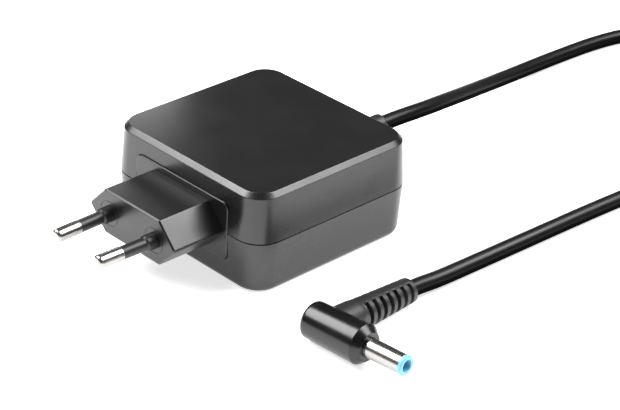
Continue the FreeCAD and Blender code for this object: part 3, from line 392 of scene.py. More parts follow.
def striped_metal(name, colour, second_colour, roughness, mark_mm, stretch, depth):
    """A worked metal: noise drawn out along one axis, in gloss and in bump."""
    material = bpy.data.materials.new(name)
    material.use_nodes = True
    tree = material.node_tree
    tree.nodes.clear()
    place = add_node(tree, "ShaderNodeTexCoord").outputs["Object"]
    drawn = add_node(tree, "ShaderNodeMapping", {"Vector": place, "Scale": stretch})
    marks = add_node(tree, "ShaderNodeTexNoise",
                     {"Vector": drawn.outputs["Vector"], "Scale": 1 / (mark_mm * MM),
                      "Detail": 4.0})
    tint = add_node(tree, "ShaderNodeMix",
                    {0: marks.outputs["Fac"], 6: linear(colour), 7: linear(second_colour)},
                    data_type="RGBA")
    gloss = add_node(tree, "ShaderNodeMapRange",
                     {"Value": marks.outputs["Fac"], "From Min": NOISE_LOW,
                      "From Max": NOISE_HIGH, "To Min": roughness * BRIGHT_MARK,
                      "To Max": roughness * DULL_MARK})
    bump = add_node(tree, "ShaderNodeBump",
                    {"Distance": depth * MM, "Height": marks.outputs["Fac"]})
    shader = add_node(tree, "ShaderNodeBsdfPrincipled",
                      {"Base Color": tint.outputs[2], "Roughness": gloss.outputs["Result"],
                       "Metallic": 1.0, "Normal": bump.outputs["Normal"]})
    add_node(tree, "ShaderNodeOutputMaterial", {"Surface": shader.outputs["BSDF"]})
    return material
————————
▸ Direction: Reproduce every line of the material above exactly.

▸ Answer to the exercise:
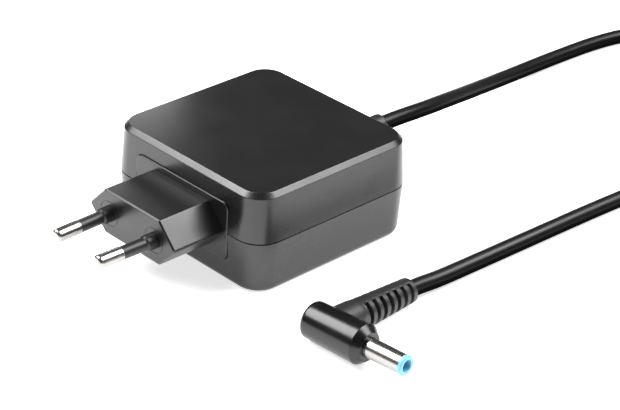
Continue the FreeCAD and Blender code for this object: part 3, from line 392 of scene.py. More parts follow.
def striped_metal(name, colour, second_colour, roughness, mark_mm, stretch, depth):
    """A worked metal: noise drawn out along one axis, in gloss and in bump."""
    material = bpy.data.materials.new(name)
    material.use_nodes = True
    tree = material.node_tree
    tree.nodes.clear()
    place = add_node(tree, "ShaderNodeTexCoord").outputs["Object"]
    drawn = add_node(tree, "ShaderNodeMapping", {"Vector": place, "Scale": stretch})
    marks = add_node(tree, "ShaderNodeTexNoise",
                     {"Vector": drawn.outputs["Vector"], "Scale": 1 / (mark_mm * MM),
                      "Detail": 4.0})
    tint = add_node(tree, "ShaderNodeMix",
                    {0: marks.outputs["Fac"], 6: linear(colour), 7: linear(second_colour)},
                    data_type="RGBA")
    gloss = add_node(tree, "ShaderNodeMapRange",
                     {"Value": marks.outputs["Fac"], "From Min": NOISE_LOW,
                      "From Max": NOISE_HIGH, "To Min": roughness * BRIGHT_MARK,
                      "To Max": roughness * DULL_MARK})
    bump = add_node(tree, "ShaderNodeBump",
                    {"Distance": depth * MM, "Height": marks.outputs["Fac"]})
    shader = add_node(tree, "ShaderNodeBsdfPrincipled",
                      {"Base Color": tint.outputs[2], "Roughness": gloss.outputs["Result"],
                       "Metallic": 1.0, "Normal": bump.outputs["Normal"]})
    add_node(tree, "ShaderNodeOutputMaterial", {"Surface": shader.outputs["BSDF"]})
    return material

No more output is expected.